What you will do: Set down, exactly as they appear, the lines from the line holding "makeMainCompartment();" through the line holding "obj.parent = empty", inclusive; output nothing outside that range.

Data lines:

--*--

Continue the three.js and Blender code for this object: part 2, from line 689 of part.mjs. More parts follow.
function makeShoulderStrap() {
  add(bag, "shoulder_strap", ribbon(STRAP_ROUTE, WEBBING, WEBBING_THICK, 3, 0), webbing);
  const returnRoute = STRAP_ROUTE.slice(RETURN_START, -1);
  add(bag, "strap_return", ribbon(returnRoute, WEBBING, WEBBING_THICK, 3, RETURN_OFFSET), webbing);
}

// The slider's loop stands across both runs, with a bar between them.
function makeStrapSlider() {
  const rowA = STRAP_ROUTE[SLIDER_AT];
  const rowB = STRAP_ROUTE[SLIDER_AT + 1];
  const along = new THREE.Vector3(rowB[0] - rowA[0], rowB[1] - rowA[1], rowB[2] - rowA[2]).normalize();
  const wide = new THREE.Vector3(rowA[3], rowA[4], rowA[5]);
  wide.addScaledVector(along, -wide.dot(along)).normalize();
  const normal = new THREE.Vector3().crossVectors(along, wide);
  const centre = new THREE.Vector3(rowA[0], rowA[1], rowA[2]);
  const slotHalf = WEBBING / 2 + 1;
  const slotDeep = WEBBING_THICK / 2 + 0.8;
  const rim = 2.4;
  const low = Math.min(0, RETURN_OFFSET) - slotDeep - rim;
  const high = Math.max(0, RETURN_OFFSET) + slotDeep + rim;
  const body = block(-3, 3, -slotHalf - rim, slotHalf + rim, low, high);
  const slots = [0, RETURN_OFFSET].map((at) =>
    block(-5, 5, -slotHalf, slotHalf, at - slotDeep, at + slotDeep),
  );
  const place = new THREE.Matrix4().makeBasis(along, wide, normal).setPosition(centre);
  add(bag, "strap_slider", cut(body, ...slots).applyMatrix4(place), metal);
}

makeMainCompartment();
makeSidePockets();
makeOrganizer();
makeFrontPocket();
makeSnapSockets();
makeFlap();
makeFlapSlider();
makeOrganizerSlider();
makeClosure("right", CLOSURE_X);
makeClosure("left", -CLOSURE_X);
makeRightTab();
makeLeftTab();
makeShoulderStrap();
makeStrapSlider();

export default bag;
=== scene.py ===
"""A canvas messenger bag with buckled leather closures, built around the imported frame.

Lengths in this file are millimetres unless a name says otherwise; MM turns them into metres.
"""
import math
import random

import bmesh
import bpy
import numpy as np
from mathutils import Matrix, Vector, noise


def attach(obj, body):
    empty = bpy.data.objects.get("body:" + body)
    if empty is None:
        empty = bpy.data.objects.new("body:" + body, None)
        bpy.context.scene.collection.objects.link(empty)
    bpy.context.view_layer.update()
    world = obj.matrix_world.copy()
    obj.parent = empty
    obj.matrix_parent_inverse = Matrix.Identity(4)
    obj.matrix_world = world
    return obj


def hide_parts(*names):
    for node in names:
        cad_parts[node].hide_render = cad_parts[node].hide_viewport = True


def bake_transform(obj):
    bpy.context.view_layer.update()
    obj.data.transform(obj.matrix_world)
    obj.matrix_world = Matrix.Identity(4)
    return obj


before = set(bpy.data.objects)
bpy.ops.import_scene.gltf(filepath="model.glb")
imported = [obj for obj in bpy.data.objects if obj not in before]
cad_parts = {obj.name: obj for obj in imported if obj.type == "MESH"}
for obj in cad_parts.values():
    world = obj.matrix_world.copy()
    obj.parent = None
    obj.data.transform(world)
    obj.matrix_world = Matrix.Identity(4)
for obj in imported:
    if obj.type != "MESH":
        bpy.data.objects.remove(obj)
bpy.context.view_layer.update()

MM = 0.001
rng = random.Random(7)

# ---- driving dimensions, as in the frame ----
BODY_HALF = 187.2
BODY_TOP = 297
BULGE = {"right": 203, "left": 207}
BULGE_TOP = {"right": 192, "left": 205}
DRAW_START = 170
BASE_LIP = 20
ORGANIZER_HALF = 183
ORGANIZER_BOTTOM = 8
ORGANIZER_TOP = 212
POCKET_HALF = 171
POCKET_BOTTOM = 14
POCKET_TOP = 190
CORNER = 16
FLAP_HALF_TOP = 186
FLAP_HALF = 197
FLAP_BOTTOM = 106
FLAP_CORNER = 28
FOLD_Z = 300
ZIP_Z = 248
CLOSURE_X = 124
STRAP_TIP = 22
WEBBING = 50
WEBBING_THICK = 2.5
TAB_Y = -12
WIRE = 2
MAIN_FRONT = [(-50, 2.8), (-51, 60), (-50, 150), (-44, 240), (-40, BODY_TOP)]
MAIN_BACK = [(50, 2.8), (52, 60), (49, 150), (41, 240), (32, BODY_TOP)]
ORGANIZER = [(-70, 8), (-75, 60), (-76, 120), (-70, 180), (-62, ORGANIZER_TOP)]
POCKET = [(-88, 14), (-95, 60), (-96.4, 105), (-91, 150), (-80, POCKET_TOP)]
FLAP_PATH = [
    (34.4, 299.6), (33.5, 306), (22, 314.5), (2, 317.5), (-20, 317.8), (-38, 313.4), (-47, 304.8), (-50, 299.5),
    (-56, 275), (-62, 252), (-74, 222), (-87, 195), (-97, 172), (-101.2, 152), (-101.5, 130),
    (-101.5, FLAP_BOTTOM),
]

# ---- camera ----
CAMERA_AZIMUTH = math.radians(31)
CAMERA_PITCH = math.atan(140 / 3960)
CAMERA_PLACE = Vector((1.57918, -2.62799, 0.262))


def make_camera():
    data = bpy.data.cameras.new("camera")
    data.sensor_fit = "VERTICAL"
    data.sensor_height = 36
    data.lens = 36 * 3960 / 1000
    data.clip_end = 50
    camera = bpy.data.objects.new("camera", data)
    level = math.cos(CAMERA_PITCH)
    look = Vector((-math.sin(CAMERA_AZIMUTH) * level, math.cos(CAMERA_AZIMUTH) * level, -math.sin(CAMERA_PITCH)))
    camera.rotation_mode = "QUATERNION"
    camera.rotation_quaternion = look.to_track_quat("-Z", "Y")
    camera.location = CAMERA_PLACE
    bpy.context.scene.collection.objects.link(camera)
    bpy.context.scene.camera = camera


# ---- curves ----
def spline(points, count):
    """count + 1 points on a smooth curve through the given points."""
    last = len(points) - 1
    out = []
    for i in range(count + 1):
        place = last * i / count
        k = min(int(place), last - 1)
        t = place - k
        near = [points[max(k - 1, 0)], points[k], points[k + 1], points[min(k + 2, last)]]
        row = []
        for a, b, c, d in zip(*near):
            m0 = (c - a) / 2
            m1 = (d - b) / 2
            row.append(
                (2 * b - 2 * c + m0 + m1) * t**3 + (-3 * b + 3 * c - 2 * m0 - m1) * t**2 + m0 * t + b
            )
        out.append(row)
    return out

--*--

Written solution:
makeMainCompartment();
makeSidePockets();
makeOrganizer();
makeFrontPocket();
makeSnapSockets();
makeFlap();
makeFlapSlider();
makeOrganizerSlider();
makeClosure("right", CLOSURE_X);
makeClosure("left", -CLOSURE_X);
makeRightTab();
makeLeftTab();
makeShoulderStrap();
makeStrapSlider();

export default bag;
=== scene.py ===
"""A canvas messenger bag with buckled leather closures, built around the imported frame.

Lengths in this file are millimetres unless a name says otherwise; MM turns them into metres.
"""
import math
import random

import bmesh
import bpy
import numpy as np
from mathutils import Matrix, Vector, noise


def attach(obj, body):
    empty = bpy.data.objects.get("body:" + body)
    if empty is None:
        empty = bpy.data.objects.new("body:" + body, None)
        bpy.context.scene.collection.objects.link(empty)
    bpy.context.view_layer.update()
    world = obj.matrix_world.copy()
    obj.parent = empty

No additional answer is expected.